_PROBLEM REQUIREMENTS:_
Output all records precisely as written.

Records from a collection
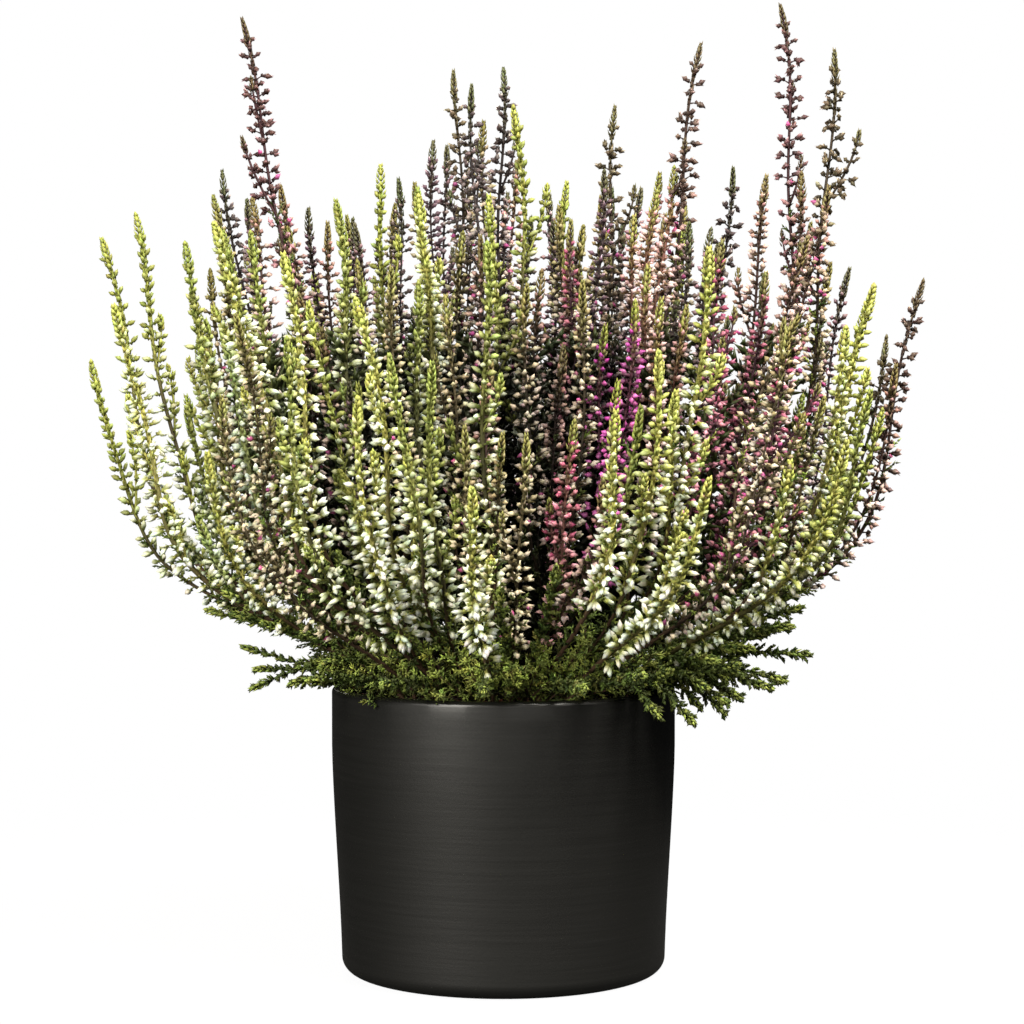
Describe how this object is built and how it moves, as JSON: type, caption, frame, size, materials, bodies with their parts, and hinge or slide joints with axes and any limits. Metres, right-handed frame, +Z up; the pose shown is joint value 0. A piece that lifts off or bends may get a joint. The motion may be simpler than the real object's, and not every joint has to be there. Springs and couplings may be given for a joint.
{
  "type": "potted heather",
  "caption": "Bud-blooming heather in cream, rose and plum kinds, a fountain of slim flower spikes that rises from a plain charcoal stoneware planter.",
  "frame": {"origin": "centre of the planter's flat foot, on the surface that it stands on", "axes": "+Z up along the planter's centreline, -Y towards the viewer at the front of the bush, +X to the viewer's right"},
  "size_m": [0.338, 0.3126, 0.397],
  "materials": {
    "stoneware": "satin",
    "peat": "matte",
    "cream_heather": "matte",
    "rose_heather": "matte",
    "plum_heather": "matte"
  },
  "bodies": {
    "root": {"planter": "stoneware", "soil": "peat", "spray_01_cream": "cream_heather", "spray_02_plum": "plum_heather", "spray_03_rose": "rose_heather", "spray_04_cream": "cream_heather", "spray_05_rose": "rose_heather", "spray_06_plum": "plum_heather", "spray_07_cream": "cream_heather", "spray_08_cream": "cream_heather", "spray_09_plum": "plum_heather", "spray_10_rose": "rose_heather", "spray_11_cream": "cream_heather", "spray_12_plum": "plum_heather", "spray_13_cream": "cream_heather", "spray_14_cream": "cream_heather", "spray_15_rose": "rose_heather", "spray_16_cream": "cream_heather", "spray_17_rose": "rose_heather", "spray_18_plum": "plum_heather", "spray_19_rose": "rose_heather", "spray_20_plum": "plum_heather", "spray_21_cream": "cream_heather", "spray_22_cream": "cream_heather", "spray_23_plum": "plum_heather", "spray_24_cream": "cream_heather", "spray_25_cream": "cream_heather", "spray_26_rose": "rose_heather", "spray_27_cream": "cream_heather", "spray_28_plum": "plum_heather", "spray_29_cream": "cream_heather", "spray_30_cream": "cream_heather", "spray_31_plum": "plum_heather", "spray_32_cream": "cream_heather", "spray_33_rose": "rose_heather", "spray_34_cream": "cream_heather", "spray_35_plum": "plum_heather", "spray_36_cream": "cream_heather", "spray_37_cream": "cream_heather", "spray_38_plum": "plum_heather", "spray_39_cream": "cream_heather", "spray_40_plum": "plum_heather", "spray_41_rose": "rose_heather", "spray_42_rose": "rose_heather", "spray_43_cream": "cream_heather", "spray_44_plum": "plum_heather", "spray_45_cream": "cream_heather", "spray_46_plum": "plum_heather", "spray_47_cream": "cream_heather", "spray_48_plum": "plum_heather", "spray_49_plum": "plum_heather", "spray_50_cream": "cream_heather", "spray_51_cream": "cream_heather", "spray_52_cream": "cream_heather", "spray_53_cream": "cream_heather", "spray_54_plum": "plum_heather"}
  },
  "joints": []
}
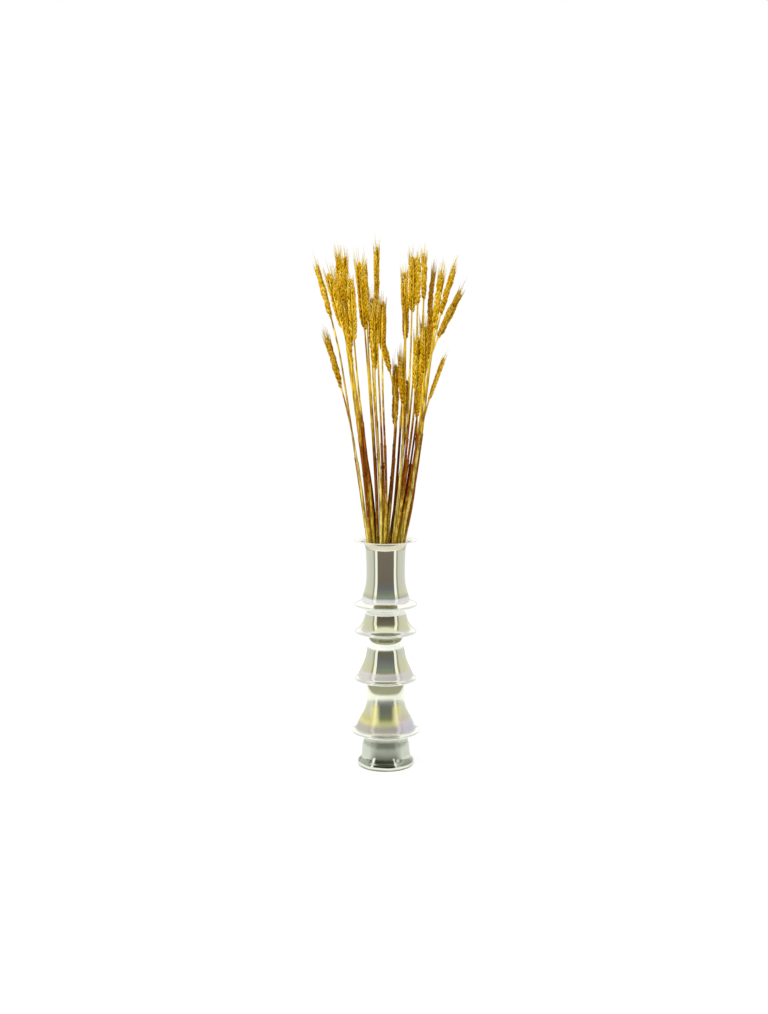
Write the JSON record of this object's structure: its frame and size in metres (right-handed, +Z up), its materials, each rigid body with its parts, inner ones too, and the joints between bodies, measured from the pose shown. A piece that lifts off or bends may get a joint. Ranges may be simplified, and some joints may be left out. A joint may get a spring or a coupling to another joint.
{
  "type": "bunch of dried wheat in a tiered glass vase",
  "caption": "Dried wheat stalks with golden ears fanning out of a tall tiered vase of silvery lustre glass.",
  "frame": {"origin": "centre of the vase's base, on the surface that it stands on", "axes": "+Z up along the vase's axis, -Y towards the front, +X to the right"},
  "size_m": [0.2167, 0.1917, 0.7921],
  "materials": {
    "lustre_glass": "opaque silvered lustre glass, glossy, faint yellow, pink and violet sheen",
    "dry_straw": "dry straw, matt with a slight silky sheen, golden ears and red-brown lower stems"
  },
  "bodies": {
    "root": {"vase": "lustre_glass", "wheat_stalk_01": "dry_straw", "wheat_stalk_02": "dry_straw", "wheat_stalk_03": "dry_straw", "wheat_stalk_04": "dry_straw", "wheat_stalk_05": "dry_straw", "wheat_stalk_06": "dry_straw", "wheat_stalk_07": "dry_straw", "wheat_stalk_08": "dry_straw", "wheat_stalk_09": "dry_straw", "wheat_stalk_10": "dry_straw", "wheat_stalk_11": "dry_straw", "wheat_stalk_12": "dry_straw", "wheat_stalk_13": "dry_straw", "wheat_stalk_14": "dry_straw", "wheat_stalk_15": "dry_straw", "wheat_stalk_16": "dry_straw", "wheat_stalk_17": "dry_straw", "wheat_stalk_18": "dry_straw", "wheat_stalk_19": "dry_straw", "wheat_stalk_20": "dry_straw", "wheat_stalk_21": "dry_straw", "wheat_stalk_22": "dry_straw", "wheat_stalk_23": "dry_straw", "wheat_stalk_24": "dry_straw", "wheat_stalk_25": "dry_straw", "wheat_stalk_26": "dry_straw", "wheat_stalk_27": "dry_straw", "wheat_stalk_28": "dry_straw", "wheat_stalk_29": "dry_straw", "wheat_stalk_30": "dry_straw", "wheat_stalk_31": "dry_straw", "wheat_stalk_32": "dry_straw", "wheat_stalk_33": "dry_straw", "wheat_stalk_34": "dry_straw", "wheat_stalk_35": "dry_straw"}
  },
  "joints": []
}
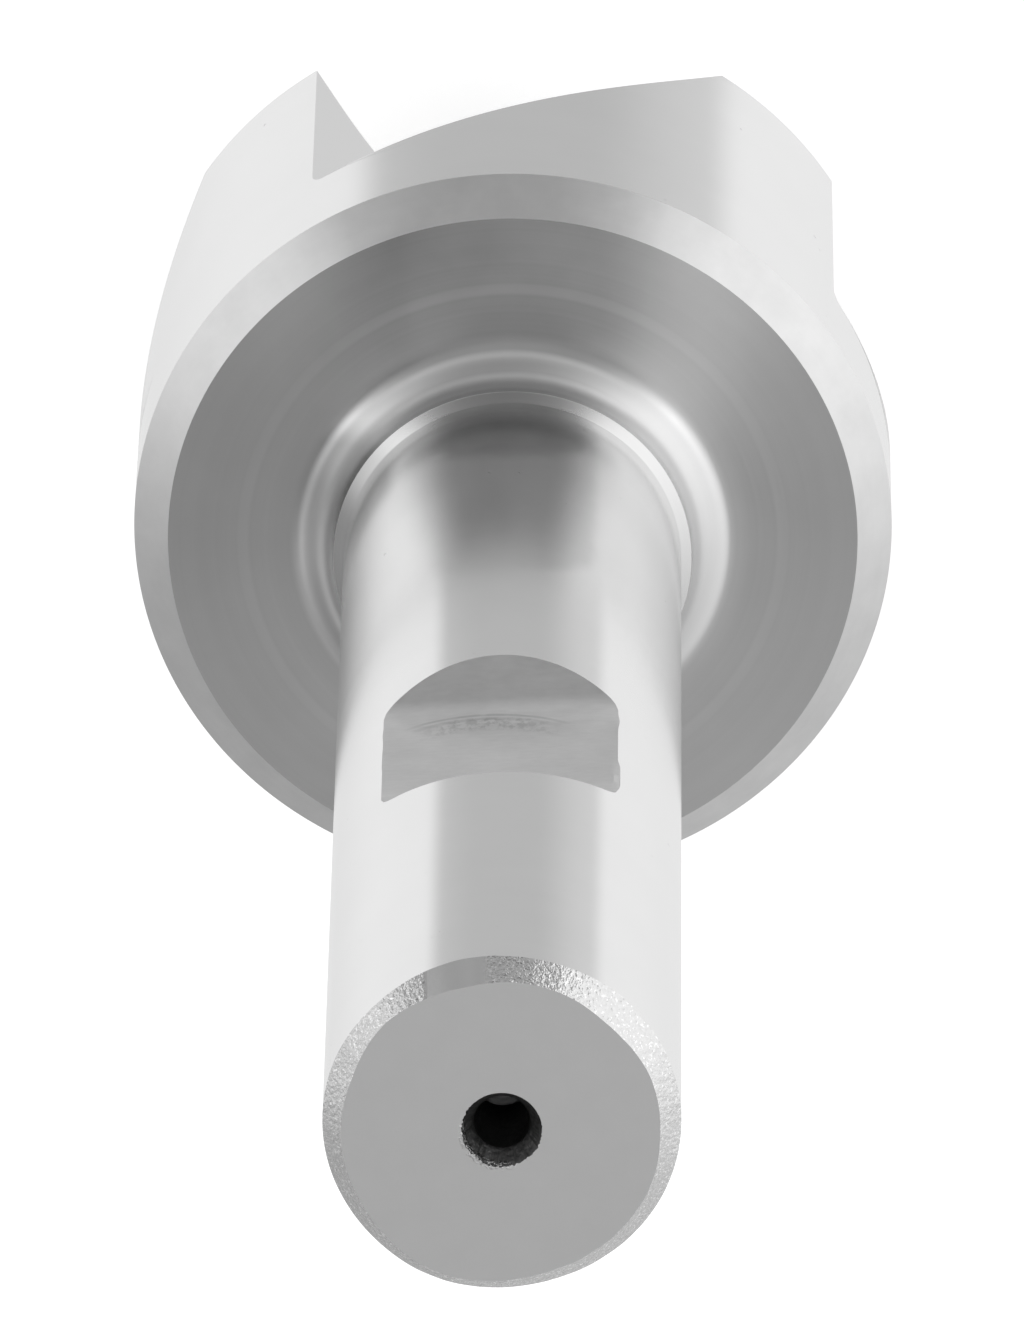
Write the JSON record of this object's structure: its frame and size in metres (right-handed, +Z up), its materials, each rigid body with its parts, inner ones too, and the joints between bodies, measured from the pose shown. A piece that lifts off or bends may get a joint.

_FINISHED ANSWER:_
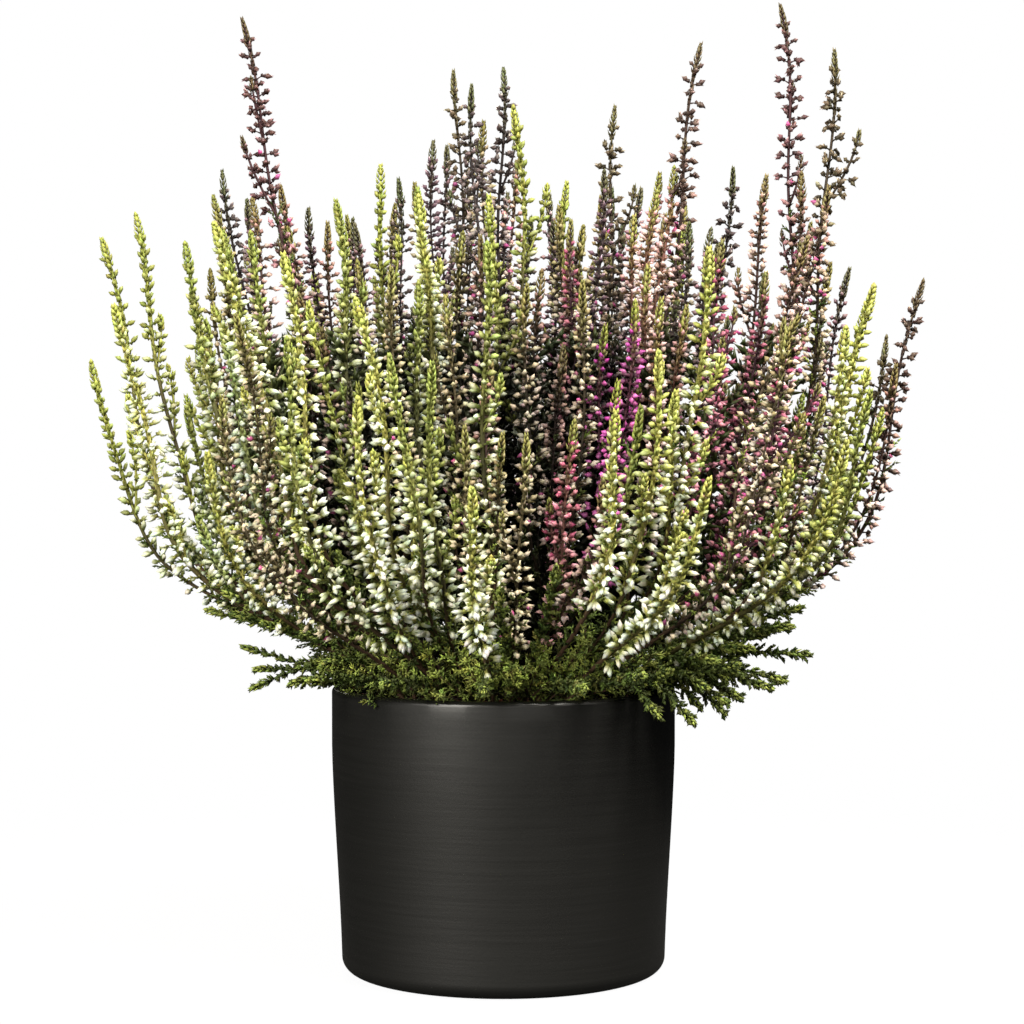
Describe how this object is built and how it moves, as JSON: type, caption, frame, size, materials, bodies with their parts, and hinge or slide joints with axes and any limits. Metres, right-handed frame, +Z up; the pose shown is joint value 0. A piece that lifts off or bends may get a joint. The motion may be simpler than the real object's, and not every joint has to be there. Springs and couplings may be given for a joint.
{
  "type": "potted heather",
  "caption": "Bud-blooming heather in cream, rose and plum kinds, a fountain of slim flower spikes that rises from a plain charcoal stoneware planter.",
  "frame": {"origin": "centre of the planter's flat foot, on the surface that it stands on", "axes": "+Z up along the planter's centreline, -Y towards the viewer at the front of the bush, +X to the viewer's right"},
  "size_m": [0.338, 0.3126, 0.397],
  "materials": {
    "stoneware": "satin",
    "peat": "matte",
    "cream_heather": "matte",
    "rose_heather": "matte",
    "plum_heather": "matte"
  },
  "bodies": {
    "root": {"planter": "stoneware", "soil": "peat", "spray_01_cream": "cream_heather", "spray_02_plum": "plum_heather", "spray_03_rose": "rose_heather", "spray_04_cream": "cream_heather", "spray_05_rose": "rose_heather", "spray_06_plum": "plum_heather", "spray_07_cream": "cream_heather", "spray_08_cream": "cream_heather", "spray_09_plum": "plum_heather", "spray_10_rose": "rose_heather", "spray_11_cream": "cream_heather", "spray_12_plum": "plum_heather", "spray_13_cream": "cream_heather", "spray_14_cream": "cream_heather", "spray_15_rose": "rose_heather", "spray_16_cream": "cream_heather", "spray_17_rose": "rose_heather", "spray_18_plum": "plum_heather", "spray_19_rose": "rose_heather", "spray_20_plum": "plum_heather", "spray_21_cream": "cream_heather", "spray_22_cream": "cream_heather", "spray_23_plum": "plum_heather", "spray_24_cream": "cream_heather", "spray_25_cream": "cream_heather", "spray_26_rose": "rose_heather", "spray_27_cream": "cream_heather", "spray_28_plum": "plum_heather", "spray_29_cream": "cream_heather", "spray_30_cream": "cream_heather", "spray_31_plum": "plum_heather", "spray_32_cream": "cream_heather", "spray_33_rose": "rose_heather", "spray_34_cream": "cream_heather", "spray_35_plum": "plum_heather", "spray_36_cream": "cream_heather", "spray_37_cream": "cream_heather", "spray_38_plum": "plum_heather", "spray_39_cream": "cream_heather", "spray_40_plum": "plum_heather", "spray_41_rose": "rose_heather", "spray_42_rose": "rose_heather", "spray_43_cream": "cream_heather", "spray_44_plum": "plum_heather", "spray_45_cream": "cream_heather", "spray_46_plum": "plum_heather", "spray_47_cream": "cream_heather", "spray_48_plum": "plum_heather", "spray_49_plum": "plum_heather", "spray_50_cream": "cream_heather", "spray_51_cream": "cream_heather", "spray_52_cream": "cream_heather", "spray_53_cream": "cream_heather", "spray_54_plum": "plum_heather"}
  },
  "joints": []
}
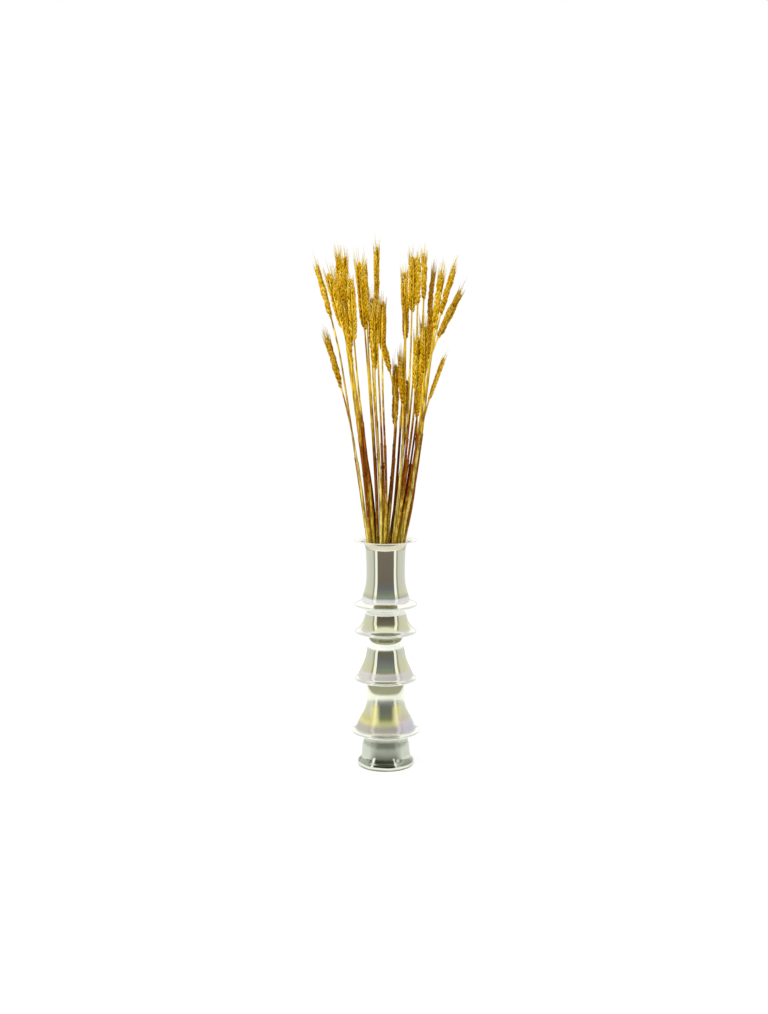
Write the JSON record of this object's structure: its frame and size in metres (right-handed, +Z up), its materials, each rigid body with its parts, inner ones too, and the joints between bodies, measured from the pose shown. A piece that lifts off or bends may get a joint. Ranges may be simplified, and some joints may be left out. A joint may get a spring or a coupling to another joint.
{
  "type": "bunch of dried wheat in a tiered glass vase",
  "caption": "Dried wheat stalks with golden ears fanning out of a tall tiered vase of silvery lustre glass.",
  "frame": {"origin": "centre of the vase's base, on the surface that it stands on", "axes": "+Z up along the vase's axis, -Y towards the front, +X to the right"},
  "size_m": [0.2167, 0.1917, 0.7921],
  "materials": {
    "lustre_glass": "opaque silvered lustre glass, glossy, faint yellow, pink and violet sheen",
    "dry_straw": "dry straw, matt with a slight silky sheen, golden ears and red-brown lower stems"
  },
  "bodies": {
    "root": {"vase": "lustre_glass", "wheat_stalk_01": "dry_straw", "wheat_stalk_02": "dry_straw", "wheat_stalk_03": "dry_straw", "wheat_stalk_04": "dry_straw", "wheat_stalk_05": "dry_straw", "wheat_stalk_06": "dry_straw", "wheat_stalk_07": "dry_straw", "wheat_stalk_08": "dry_straw", "wheat_stalk_09": "dry_straw", "wheat_stalk_10": "dry_straw", "wheat_stalk_11": "dry_straw", "wheat_stalk_12": "dry_straw", "wheat_stalk_13": "dry_straw", "wheat_stalk_14": "dry_straw", "wheat_stalk_15": "dry_straw", "wheat_stalk_16": "dry_straw", "wheat_stalk_17": "dry_straw", "wheat_stalk_18": "dry_straw", "wheat_stalk_19": "dry_straw", "wheat_stalk_20": "dry_straw", "wheat_stalk_21": "dry_straw", "wheat_stalk_22": "dry_straw", "wheat_stalk_23": "dry_straw", "wheat_stalk_24": "dry_straw", "wheat_stalk_25": "dry_straw", "wheat_stalk_26": "dry_straw", "wheat_stalk_27": "dry_straw", "wheat_stalk_28": "dry_straw", "wheat_stalk_29": "dry_straw", "wheat_stalk_30": "dry_straw", "wheat_stalk_31": "dry_straw", "wheat_stalk_32": "dry_straw", "wheat_stalk_33": "dry_straw", "wheat_stalk_34": "dry_straw", "wheat_stalk_35": "dry_straw"}
  },
  "joints": []
}
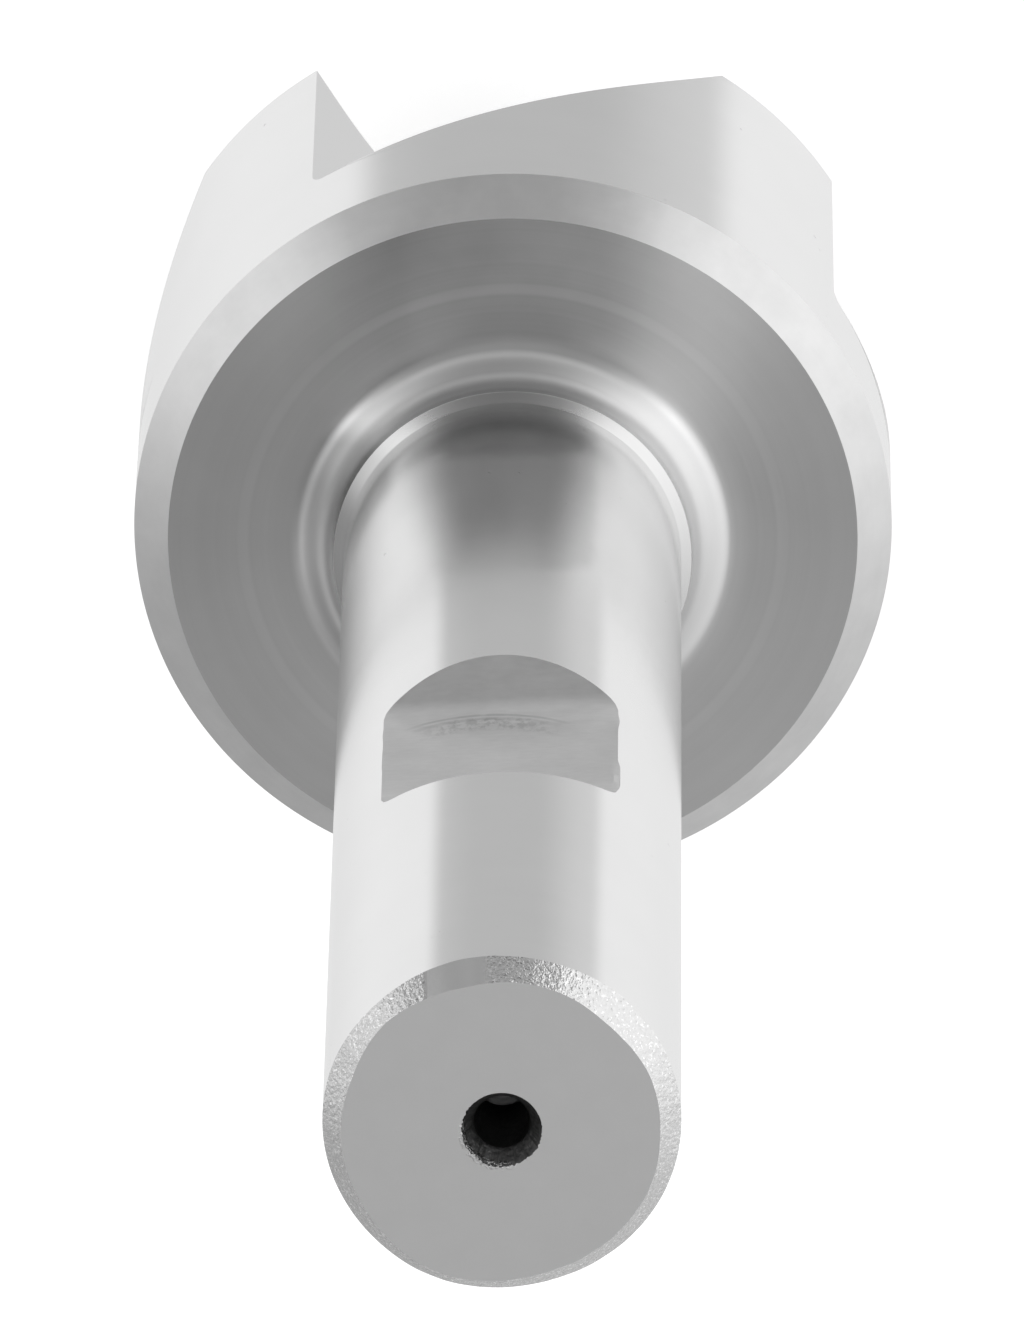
Write the JSON record of this object's structure: its frame and size in metres (right-handed, +Z up), its materials, each rigid body with its parts, inner ones too, and the joints between bodies, measured from the pose shown. A piece that lifts off or bends may get a joint.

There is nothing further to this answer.